→ Task requirements:
Find every line of the listing below where "imported" appears, and copy it.

→ Dataset section:
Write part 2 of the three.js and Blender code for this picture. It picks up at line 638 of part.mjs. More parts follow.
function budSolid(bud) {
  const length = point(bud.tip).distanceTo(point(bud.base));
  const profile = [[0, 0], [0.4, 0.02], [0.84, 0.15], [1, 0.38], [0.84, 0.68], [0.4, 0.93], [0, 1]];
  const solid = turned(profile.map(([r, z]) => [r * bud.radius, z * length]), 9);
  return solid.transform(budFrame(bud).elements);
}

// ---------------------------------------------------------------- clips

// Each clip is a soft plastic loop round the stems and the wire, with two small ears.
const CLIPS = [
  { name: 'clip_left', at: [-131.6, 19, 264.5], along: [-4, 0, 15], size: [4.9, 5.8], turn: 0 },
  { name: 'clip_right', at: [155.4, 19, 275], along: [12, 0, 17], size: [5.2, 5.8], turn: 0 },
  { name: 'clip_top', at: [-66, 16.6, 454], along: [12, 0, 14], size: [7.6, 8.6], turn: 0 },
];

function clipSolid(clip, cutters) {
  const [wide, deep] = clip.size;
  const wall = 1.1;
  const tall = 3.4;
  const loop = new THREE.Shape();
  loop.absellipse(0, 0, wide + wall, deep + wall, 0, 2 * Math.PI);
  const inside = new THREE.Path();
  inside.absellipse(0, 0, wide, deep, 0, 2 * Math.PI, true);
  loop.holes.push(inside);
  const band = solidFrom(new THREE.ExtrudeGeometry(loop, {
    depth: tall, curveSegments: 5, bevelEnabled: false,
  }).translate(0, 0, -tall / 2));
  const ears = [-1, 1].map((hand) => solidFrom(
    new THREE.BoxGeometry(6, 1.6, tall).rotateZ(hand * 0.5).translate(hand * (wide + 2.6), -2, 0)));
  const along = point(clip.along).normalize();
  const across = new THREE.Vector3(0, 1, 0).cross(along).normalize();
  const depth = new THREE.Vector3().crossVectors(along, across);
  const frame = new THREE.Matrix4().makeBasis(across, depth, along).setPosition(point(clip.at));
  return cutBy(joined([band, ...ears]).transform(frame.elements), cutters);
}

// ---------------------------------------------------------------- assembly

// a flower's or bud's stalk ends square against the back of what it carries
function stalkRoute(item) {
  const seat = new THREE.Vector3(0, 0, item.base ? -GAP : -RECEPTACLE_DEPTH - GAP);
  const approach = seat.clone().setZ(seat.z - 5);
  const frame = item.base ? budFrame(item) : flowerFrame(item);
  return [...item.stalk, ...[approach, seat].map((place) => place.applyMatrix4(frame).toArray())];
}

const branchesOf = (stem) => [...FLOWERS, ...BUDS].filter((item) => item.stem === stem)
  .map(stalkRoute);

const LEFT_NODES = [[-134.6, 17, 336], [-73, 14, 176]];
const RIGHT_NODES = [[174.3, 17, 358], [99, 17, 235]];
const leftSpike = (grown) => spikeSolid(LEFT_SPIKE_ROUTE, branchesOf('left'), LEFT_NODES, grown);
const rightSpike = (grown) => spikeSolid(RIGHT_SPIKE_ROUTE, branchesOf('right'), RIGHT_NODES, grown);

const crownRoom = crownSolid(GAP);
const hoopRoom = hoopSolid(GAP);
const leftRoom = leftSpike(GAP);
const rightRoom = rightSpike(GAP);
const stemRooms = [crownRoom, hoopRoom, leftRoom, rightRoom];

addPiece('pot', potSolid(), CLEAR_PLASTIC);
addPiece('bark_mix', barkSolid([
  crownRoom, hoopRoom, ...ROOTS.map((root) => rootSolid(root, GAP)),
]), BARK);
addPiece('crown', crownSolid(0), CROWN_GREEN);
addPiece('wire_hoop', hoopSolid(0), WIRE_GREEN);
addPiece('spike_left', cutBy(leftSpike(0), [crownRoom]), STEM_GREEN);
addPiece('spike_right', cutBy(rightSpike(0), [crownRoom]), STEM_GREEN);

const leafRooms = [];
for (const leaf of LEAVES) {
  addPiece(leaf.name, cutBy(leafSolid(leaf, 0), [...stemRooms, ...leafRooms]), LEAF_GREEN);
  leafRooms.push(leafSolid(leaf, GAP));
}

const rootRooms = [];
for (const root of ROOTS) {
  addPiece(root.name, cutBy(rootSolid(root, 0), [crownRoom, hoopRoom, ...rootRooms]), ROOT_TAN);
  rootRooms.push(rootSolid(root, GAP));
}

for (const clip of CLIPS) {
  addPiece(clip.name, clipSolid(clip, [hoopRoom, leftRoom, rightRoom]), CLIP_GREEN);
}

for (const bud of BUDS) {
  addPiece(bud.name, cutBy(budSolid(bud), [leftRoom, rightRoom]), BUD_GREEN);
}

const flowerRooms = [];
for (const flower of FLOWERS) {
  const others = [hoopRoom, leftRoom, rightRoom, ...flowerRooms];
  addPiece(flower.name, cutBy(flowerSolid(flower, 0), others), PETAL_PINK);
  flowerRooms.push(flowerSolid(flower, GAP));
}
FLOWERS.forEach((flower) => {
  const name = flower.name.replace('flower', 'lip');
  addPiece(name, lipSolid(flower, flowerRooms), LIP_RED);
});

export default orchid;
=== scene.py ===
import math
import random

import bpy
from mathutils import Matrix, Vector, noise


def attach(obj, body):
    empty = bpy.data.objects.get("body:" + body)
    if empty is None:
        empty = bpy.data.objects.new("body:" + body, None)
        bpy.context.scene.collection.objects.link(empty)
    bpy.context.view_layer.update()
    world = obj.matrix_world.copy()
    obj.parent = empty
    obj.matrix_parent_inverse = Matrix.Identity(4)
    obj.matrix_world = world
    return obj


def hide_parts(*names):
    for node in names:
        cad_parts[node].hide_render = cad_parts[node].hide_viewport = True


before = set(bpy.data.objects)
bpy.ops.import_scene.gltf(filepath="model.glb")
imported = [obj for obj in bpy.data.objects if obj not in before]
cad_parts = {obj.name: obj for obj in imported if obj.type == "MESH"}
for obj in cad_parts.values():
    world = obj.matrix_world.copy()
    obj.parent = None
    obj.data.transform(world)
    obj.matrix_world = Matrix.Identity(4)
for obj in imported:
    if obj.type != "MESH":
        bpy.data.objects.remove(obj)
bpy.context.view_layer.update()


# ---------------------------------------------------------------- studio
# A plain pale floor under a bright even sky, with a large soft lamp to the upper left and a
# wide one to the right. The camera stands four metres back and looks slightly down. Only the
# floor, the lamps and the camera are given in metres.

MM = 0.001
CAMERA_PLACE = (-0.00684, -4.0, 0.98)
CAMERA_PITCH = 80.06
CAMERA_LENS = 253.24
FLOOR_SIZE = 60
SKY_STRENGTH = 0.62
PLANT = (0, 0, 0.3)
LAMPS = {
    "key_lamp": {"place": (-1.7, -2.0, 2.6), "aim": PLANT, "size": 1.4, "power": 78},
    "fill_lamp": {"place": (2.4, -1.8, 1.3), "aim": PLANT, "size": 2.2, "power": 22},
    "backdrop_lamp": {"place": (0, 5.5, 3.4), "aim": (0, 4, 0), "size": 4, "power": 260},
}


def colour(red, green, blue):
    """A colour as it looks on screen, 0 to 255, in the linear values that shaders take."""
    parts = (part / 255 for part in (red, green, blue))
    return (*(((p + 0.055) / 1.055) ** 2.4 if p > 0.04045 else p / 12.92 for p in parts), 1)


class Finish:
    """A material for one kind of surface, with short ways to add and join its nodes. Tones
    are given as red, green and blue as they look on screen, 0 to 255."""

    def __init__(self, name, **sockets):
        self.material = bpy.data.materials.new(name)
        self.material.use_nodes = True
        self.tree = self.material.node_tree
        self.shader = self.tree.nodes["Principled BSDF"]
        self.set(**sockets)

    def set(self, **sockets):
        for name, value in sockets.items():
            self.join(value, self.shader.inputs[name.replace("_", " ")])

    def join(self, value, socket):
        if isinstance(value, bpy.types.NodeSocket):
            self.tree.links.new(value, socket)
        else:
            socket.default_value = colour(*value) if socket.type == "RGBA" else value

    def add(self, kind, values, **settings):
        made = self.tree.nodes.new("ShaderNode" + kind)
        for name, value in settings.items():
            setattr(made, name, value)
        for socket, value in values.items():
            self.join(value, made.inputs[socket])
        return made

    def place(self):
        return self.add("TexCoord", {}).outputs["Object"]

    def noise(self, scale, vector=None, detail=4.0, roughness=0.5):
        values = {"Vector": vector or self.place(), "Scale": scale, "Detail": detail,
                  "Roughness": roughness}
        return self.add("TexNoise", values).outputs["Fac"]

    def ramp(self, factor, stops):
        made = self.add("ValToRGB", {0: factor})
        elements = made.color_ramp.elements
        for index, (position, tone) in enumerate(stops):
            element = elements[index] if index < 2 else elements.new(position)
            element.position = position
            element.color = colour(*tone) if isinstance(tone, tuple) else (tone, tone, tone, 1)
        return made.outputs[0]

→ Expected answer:
imported = [obj for obj in bpy.data.objects if obj not in before]
cad_parts = {obj.name: obj for obj in imported if obj.type == "MESH"}
for obj in imported:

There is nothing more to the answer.